As well as a massive withdrawal of capacity since the start of the Covid-19 crisis – 468 blanked departures on east-west trades – the analyst said schedule reliability had been “extremely low”.

“In the first half of the year, fewer than two out of three vessels arrived within 24-hours of their ETA,” said Philip Damas, head of Drewry Supply Chain Advisors.

“To make matters worse, this is using a measurement which is fairly lenient, because we are setting the ETA at the time of the ship’s departure, by when the carriers should have a good indication of their schedules,” he added.

The blanked sailings and poor reliability naturally resulted in widespread rollovers, said Mr Damas who noted that a Drewry survey of shipper clients had revealed 83% of them had seen cargo rolled.

“It caused significant operational problems for shippers and forwarders; reworking or re-booking the shipment, making a lot of contacts and phone calls and wasting a lot of time working late hours. Many shippers today do not receive good data from carriers on rollovers, or they are not able to measure rollovers using internal systems.

“So our view is that rollovers are a key issue which has been exposed by the recent crisis – this is the new reality of a much more concentrated marketplace in which shipping lines have more power,” he said.

There has also been a notable increase in carriers offering no-roll premiums, which Mr Damas said was needed, but they were really just “offering a normal service at premium prices”.

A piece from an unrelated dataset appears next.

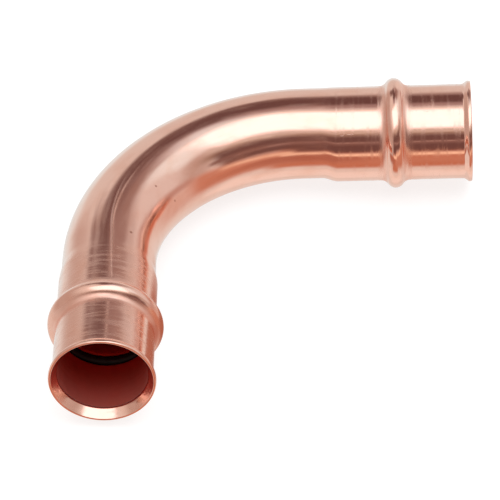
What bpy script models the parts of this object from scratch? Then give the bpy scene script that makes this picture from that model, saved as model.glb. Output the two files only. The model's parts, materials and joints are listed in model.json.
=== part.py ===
"""Long-radius 90 degree press elbow for copper refrigeration tube.

One copper tube is bent through a right angle, and each end is swelled into a socket. A socket
has a flared mouth, a guide, a bead with a rubber seal inside it, a second guide, and a taper
down to the tube, which stops the tube that is pushed in. The sockets are swelled a little off
the tube's middle, so the step between them shows below and not on top. The elbow lies as it
comes to rest: on its two beads and on the underside of its bend.

The elbow is drawn in its own plane first. Its port axes meet at the corner (0, 0, 0): the near
socket opens towards -Y and the far one towards +X. The resting frame then leans all of it.
"""

import math

import bmesh
import bpy
from mathutils import Matrix, Vector

MM = 0.001

# The tube that the sockets take: 5/8 inch outside
SERVED_TUBE_RADIUS = 15.875 * MM / 2
SLIDING_CLEARANCE = 0.10 * MM

# Elbow
WALL = 0.94 * MM
BEND_RADIUS = 35.5 * MM
STRAIGHT_LENGTH = 6.2 * MM
SOCKET_DEPTH = 25.4 * MM

# Taper between a socket and the tube: long outside, short inside where it is the tube stop
STOP_HEIGHT = 0.40 * MM
SHOULDER_LENGTH = 3.0 * MM
STOP_LENGTH = 1.2 * MM

# How far the tube runs above the sockets' axes, which makes it flush with them on top
TUBE_RISE = 0.40 * MM

# Flared mouth: outside, a step up to a rounded lip; inside, a cone blended into the bore
FLARE_LENGTH = 1.10 * MM
FLARE_RISE = 0.60 * MM
LIP_ROUND_LENGTH = 0.50 * MM
LIP_ROUND_DROP = 0.18 * MM
LIP_FACE = 0.30 * MM
LEAD_IN_DEPTH = 1.75 * MM
THROAT_RADIUS = 0.80 * MM

# Seal, and the bead that is pushed out of the wall to hold it, which thins the wall there
BEAD_DEPTH = 14.45 * MM
SEAL_SECTION = 2.00 * MM
SEAL_BITE = 0.40 * MM
SEAL_CLEARANCE = 0.15 * MM
BEAD_THINNING = 0.30 * MM
BEAD_FOOT_RADIUS = 1.40 * MM
GROOVE_EDGE_RADIUS = 0.70 * MM

# Facets
SIDES = 44
SEAL_SIDES = 12
BEND_STEPS = 20
CROWN_STEPS = 6
FOOT_STEPS = 2
LIP_STEPS = 3
THROAT_STEPS = 3
TAPER_STEPS = 4

# Sizes that follow
BORE_RADIUS = SERVED_TUBE_RADIUS + SLIDING_CLEARANCE
SOCKET_RADIUS = BORE_RADIUS + WALL
TUBE_BORE_RADIUS = BORE_RADIUS - STOP_HEIGHT
TUBE_RADIUS = TUBE_BORE_RADIUS + WALL
LIP_RADIUS = SOCKET_RADIUS + FLARE_RISE
LIP_FACE_RADIUS = LIP_RADIUS - LIP_ROUND_DROP
LIP_BORE_RADIUS = LIP_FACE_RADIUS - LIP_FACE
SEAL_CENTRE_RADIUS = BORE_RADIUS - SEAL_BITE + SEAL_SECTION / 2
GROOVE_CROWN_RADIUS = SEAL_SECTION / 2 + SEAL_CLEARANCE
BEAD_WALL = WALL - BEAD_THINNING
BEAD_CROWN_RADIUS = GROOVE_CROWN_RADIUS + BEAD_WALL
GROOVE_RADIUS = SEAL_CENTRE_RADIUS + GROOVE_CROWN_RADIUS
BEAD_RADIUS = GROOVE_RADIUS + BEAD_WALL
LEG_LENGTH = SOCKET_DEPTH + STRAIGHT_LENGTH
CENTRE_TO_END = BEND_RADIUS + LEG_LENGTH
BEND_LENGTH = BEND_RADIUS * math.pi / 2
CENTRELINE_LENGTH = 2 * LEG_LENGTH + BEND_LENGTH


def steps(first, last, count):
    """count + 1 evenly spaced values from first to last."""
    return [first + (last - first) * i / count for i in range(count + 1)]


def ridge(height, crown, foot):
    """Profile across a round ridge, from foot to foot: points (distance from its middle, height).

    A crown arc and two foot arcs, of the radii crown and foot, run into each other. On a ridge
    taller than both radii the sides stand straight up between them.
    """
    turn = math.acos(max(1 - height / (crown + foot), 0.0))
    half_width = (crown + foot) * math.sin(turn)
    rise = [
        (foot * math.sin(a) - half_width, foot * (1 - math.cos(a)))
        for a in steps(0, turn, FOOT_STEPS)
    ]
    top = [
        (crown * math.sin(a), height - crown * (1 - math.cos(a)))
        for a in steps(-turn, turn, CROWN_STEPS)
    ]
    fall = [(-along, up) for along, up in reversed(rise)]
    return rise + top[1:-1] + fall


def taper(start, length, from_radius, to_radius):
    """Smooth change of radius, level at both ends: points (depth, radius)."""
    return [
        (start + length * t, from_radius + (to_radius - from_radius) * t * t * (3 - 2 * t))
        for t in steps(0, 1, TAPER_STEPS)
    ]


def socket_outside():
    """Outer profile of a socket from its lip to the tube: points (depth, radius)."""
    lip = [
        (LIP_ROUND_LENGTH * (1 - math.cos(a)), LIP_FACE_RADIUS + LIP_ROUND_DROP * math.sin(a))
        for a in steps(0, math.pi / 2, LIP_STEPS)
    ]
    flare = taper(LIP_ROUND_LENGTH, FLARE_LENGTH, LIP_RADIUS, SOCKET_RADIUS)
    bead = [
        (BEAD_DEPTH + along, SOCKET_RADIUS + up)
        for along, up in ridge(BEAD_RADIUS - SOCKET_RADIUS, BEAD_CROWN_RADIUS, BEAD_FOOT_RADIUS)
    ]
    shoulder = taper(SOCKET_DEPTH, SHOULDER_LENGTH, SOCKET_RADIUS, TUBE_RADIUS)
    return lip + flare[1:] + bead + shoulder


def socket_inside():
    """Inner profile of a socket from its lip to the tube: points (depth, radius)."""
    slope = math.atan2(LIP_BORE_RADIUS - BORE_RADIUS, LEAD_IN_DEPTH)
    throat_end = LEAD_IN_DEPTH + THROAT_RADIUS * math.tan(slope / 2)
    lead_in = [(0.0, LIP_BORE_RADIUS)] + [
        (throat_end - THROAT_RADIUS * math.sin(a), BORE_RADIUS + THROAT_RADIUS * (1 - math.cos(a)))
        for a in steps(slope, 0, THROAT_STEPS)
    ]
    groove = [
        (BEAD_DEPTH + along, BORE_RADIUS + up)
        for along, up in ridge(GROOVE_RADIUS - BORE_RADIUS, GROOVE_CROWN_RADIUS, GROOVE_EDGE_RADIUS)
    ]
    stop = taper(SOCKET_DEPTH, STOP_LENGTH, BORE_RADIUS, TUBE_BORE_RADIUS)
    return lead_in + groove + stop + [(SOCKET_DEPTH + SHOULDER_LENGTH, TUBE_BORE_RADIUS)]


def whole_length(socket, tube_radius):
    """A profile of the whole elbow: socket, bend, and the same socket turned round."""
    bend = [
        (distance, tube_radius)
        for distance in steps(LEG_LENGTH, LEG_LENGTH + BEND_LENGTH, BEND_STEPS)
    ]
    far_socket = [(CENTRELINE_LENGTH - depth, radius) for depth, radius in reversed(socket)]
    return socket + bend + far_socket


def centreline(distance):
    """Point and in-plane sideways direction at a distance along the tube from the near mouth."""
    if distance < LEG_LENGTH:
        return Vector((0, distance - CENTRE_TO_END, 0)), Vector((1, 0, 0))
    if distance > LEG_LENGTH + BEND_LENGTH:
        return Vector((distance - CENTRELINE_LENGTH + CENTRE_TO_END, 0, 0)), Vector((0, -1, 0))
    angle = (distance - LEG_LENGTH) / BEND_RADIUS
    sideways = Vector((math.cos(angle), -math.sin(angle), 0))
    return Vector((BEND_RADIUS, -BEND_RADIUS, 0)) - BEND_RADIUS * sideways, sideways


def tube_share(distance):
    """How far the wall has changed from socket to tube at a distance: 0 to 1."""
    depth = min(distance, CENTRELINE_LENGTH - distance)
    t = min(max((depth - SOCKET_DEPTH) / SHOULDER_LENGTH, 0.0), 1.0)
    return t * t * (3 - 2 * t)


def add_ring(mesh, distance, radius):
    """Ring of corners square to the centreline, above it where it belongs to the tube."""
    centre, sideways = centreline(distance)
    centre += tube_share(distance) * Vector((0, 0, TUBE_RISE))
    ring = []
    for angle in steps(0, 2 * math.pi, SIDES)[:-1]:
        spoke = sideways * math.cos(angle) + Vector((0, 0, 1)) * math.sin(angle)
        ring.append(mesh.verts.new(centre + radius * spoke))
    return ring


def make_material(name, colour, metallic, roughness):
    material = bpy.data.materials.new(name)
    material.use_nodes = True
    shader = material.node_tree.nodes["Principled BSDF"]
    shader.inputs["Base Color"].default_value = (*colour, 1.0)
    shader.inputs["Metallic"].default_value = metallic
    shader.inputs["Roughness"].default_value = roughness
    return material


def add_object(name, mesh, frame):
    piece = bpy.data.objects.new(name, mesh)
    bpy.context.collection.objects.link(piece)
    piece.parent = frame
    return piece


def make_elbow(frame):
    """The copper tube: lofted down its outside, across the far lip and back up its bore."""
    outside = whole_length(socket_outside(), TUBE_RADIUS)
    inside = whole_length(socket_inside(), TUBE_BORE_RADIUS)
    loft = bmesh.new()
    rings = [add_ring(loft, distance, radius) for distance, radius in outside + inside[::-1]]
    for ring, following in zip(rings, rings[1:] + rings[:1]):
        for i in range(SIDES):
            j = (i + 1) % SIDES
            loft.faces.new((ring[i], ring[j], following[j], following[i]))
    bmesh.ops.recalc_face_normals(loft, faces=loft.faces)
    mesh = bpy.data.meshes.new("elbow_body")
    loft.to_mesh(mesh)
    loft.free()
    mesh.shade_smooth()
    mesh.set_sharp_from_angle(angle=math.radians(40))
    mesh.materials.append(make_material("copper", (0.80, 0.42, 0.30), 1.0, 0.22))
    return add_object("elbow_body", mesh, frame)


def make_seal_mesh():
    """An O-ring about its own Z axis."""
    ring = bmesh.new()
    circle = [
        ring.verts.new(
            (
                SEAL_CENTRE_RADIUS + SEAL_SECTION / 2 * math.cos(angle),
                0,
                SEAL_SECTION / 2 * math.sin(angle),
            )
        )
        for angle in steps(0, 2 * math.pi, SEAL_SIDES)[:-1]
    ]
    edges = [ring.edges.new((circle[i - 1], circle[i])) for i in range(SEAL_SIDES)]
    bmesh.ops.spin(
        ring,
        geom=circle + edges,
        axis=(0, 0, 1),
        cent=(0, 0, 0),
        steps=SIDES,
        angle=2 * math.pi,
        use_merge=True,
    )
    bmesh.ops.recalc_face_normals(ring, faces=ring.faces)
    mesh = bpy.data.meshes.new("o_ring")
    ring.to_mesh(mesh)
    ring.free()
    mesh.shade_smooth()
    return mesh


def make_seals(frame):
    """One O-ring in each bead's groove, both from the same mesh."""
    mesh = make_seal_mesh()
    mesh.materials.append(make_material("black_rubber", (0.012, 0.012, 0.013), 0.0, 0.45))
    from_corner = CENTRE_TO_END - BEAD_DEPTH
    near = add_object("near_o_ring", mesh, frame)
    near.location = (0, -from_corner, 0)
    near.rotation_euler = (math.radians(90), 0, 0)
    far = add_object("far_o_ring", mesh, frame)
    far.location = (from_corner, 0, 0)
    far.rotation_euler = (0, math.radians(90), 0)
    return [near, far]


def resting_lean():
    """Angle between the elbow's plane and the ground when two beads and the bend touch it.

    Along the diagonal from the corner, the beads lie further out than the middle of the bend,
    and they reach lower than the tube, so the mouths are the high side. A bead is met a little
    beside its crown's top, because its leg slopes too.
    """
    beads = (CENTRE_TO_END - BEAD_DEPTH) / math.sqrt(2)
    bend = BEND_RADIUS * (math.sqrt(2) - 1)
    bend_height = TUBE_RADIUS - TUBE_RISE
    lean = 0.0
    for _ in range(10):
        level = math.cos(math.asin(math.sin(lean) / math.sqrt(2)))
        bead_height = (BEAD_RADIUS - BEAD_CROWN_RADIUS) * level + BEAD_CROWN_RADIUS
        lean = math.asin((bead_height - bend_height) / (beads - bend))
    return lean


def lay_down(frame, pieces):
    """Lean the frame, then bring the middle of the part's footprint to the origin."""
    frame.matrix_world = Matrix.Rotation(-resting_lean(), 4, Vector((1, 1, 0)).normalized())
    bpy.context.view_layer.update()
    corners = [piece.matrix_world @ v.co for piece in pieces for v in piece.data.vertices]
    low = [min(corner[axis] for corner in corners) for axis in range(3)]
    high = [max(corner[axis] for corner in corners) for axis in range(3)]
    frame.location = (-(low[0] + high[0]) / 2, -(low[1] + high[1]) / 2, -low[2])
    bpy.context.view_layer.update()


def main():
    for old in list(bpy.data.objects):
        bpy.data.objects.remove(old, do_unlink=True)
    frame = bpy.data.objects.new("resting_frame", None)
    bpy.context.collection.objects.link(frame)
    pieces = [make_elbow(frame)] + make_seals(frame)
    lay_down(frame, pieces)


main()
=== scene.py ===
"""Looks of the copper press elbow: smooth surfaces, finishes, floor, studio light and camera.

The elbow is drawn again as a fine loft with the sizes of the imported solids, and is placed by
their seals and mouths. Sizes and texture coordinates are in millimetres, and meshes in metres.
"""

import json
import math
from types import SimpleNamespace

import bmesh
import bpy
import numpy as np
from mathutils import Matrix, Vector


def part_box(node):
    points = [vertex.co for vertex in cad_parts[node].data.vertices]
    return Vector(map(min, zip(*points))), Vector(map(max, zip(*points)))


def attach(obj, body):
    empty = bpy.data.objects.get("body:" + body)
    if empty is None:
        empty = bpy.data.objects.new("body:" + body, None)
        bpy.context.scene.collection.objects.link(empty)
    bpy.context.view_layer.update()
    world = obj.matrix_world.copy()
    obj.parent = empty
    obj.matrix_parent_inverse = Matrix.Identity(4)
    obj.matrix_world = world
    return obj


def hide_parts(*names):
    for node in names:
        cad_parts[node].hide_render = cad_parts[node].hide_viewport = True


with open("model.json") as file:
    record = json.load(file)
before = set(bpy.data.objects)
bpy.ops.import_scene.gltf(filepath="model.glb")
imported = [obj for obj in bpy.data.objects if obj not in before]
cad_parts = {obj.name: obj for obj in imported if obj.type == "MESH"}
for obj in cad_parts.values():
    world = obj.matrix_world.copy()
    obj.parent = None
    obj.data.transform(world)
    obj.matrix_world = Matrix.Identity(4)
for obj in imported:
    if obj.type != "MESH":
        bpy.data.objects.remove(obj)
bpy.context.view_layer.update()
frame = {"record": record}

MM = 0.001

# Sizes of the elbow, in millimetres
BORE_RADIUS = 8.0375
WALL = 0.94
STOP_HEIGHT = 0.40
BEND_RADIUS = 35.5
SOCKET_DEPTH = 25.4
SHOULDER_LENGTH = 3.0
TUBE_RISE = 0.40
STOP_LENGTH = 1.2
FLARE_LENGTH = 1.10
FLARE_RISE = 0.60
LIP_ROUND_LENGTH = 0.50
LIP_ROUND_DROP = 0.18
LIP_FACE = 0.30
LIP_EDGE = 0.08
LEAD_IN_DEPTH = 1.75
THROAT_RADIUS = 0.80
BEAD_DEPTH = 14.45
BEAD_THINNING = 0.30
BEAD_FOOT_RADIUS = 1.40
GROOVE_EDGE_RADIUS = 0.70
SEAL_SECTION = 2.00
SEAL_BITE = 0.40
SEAL_CLEARANCE = 0.15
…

The root cause of these service level problems is the number of transport crises, Mr Damas believes, noting the increasing frequency of incidents such as the US port strikes, Hanjin bankruptcy, Maersk cyber attack and now Covid lockdowns and Beirut port explosion.

“So shippers and forwarders should plan for continued disruptions,” he added.

There are widespread cost implications from this year’s container shipping disruptions, too, not least an increase in freight rates.

According to Drewry senior advisor Stijn Rubens, the average freight rate on the Asia-Europe trade between January and August increased 15% year on year, to $1,798 per feu. However, after factoring in other freight costs, such as finance, detention and demurrage, and booking processing, the overall increase was $432, up 16% at $3,115 per feu.

“The indirect cost implications could be multitudes of that,” said Mr Rubens, “from costs related to missed sales opportunities, safety stock levels, customer satisfaction and retention and internal stakeholders.

“In our view, unless you are really in control of your shipments, and that obviously starts with visibility, then there is a real risk of cost and service levels spiralling out of control.

“Therfore, it’s very important to actively measure your carriers, not just via the EDI data they may send you, but to measure them yourself and benchmark their performance against the market.”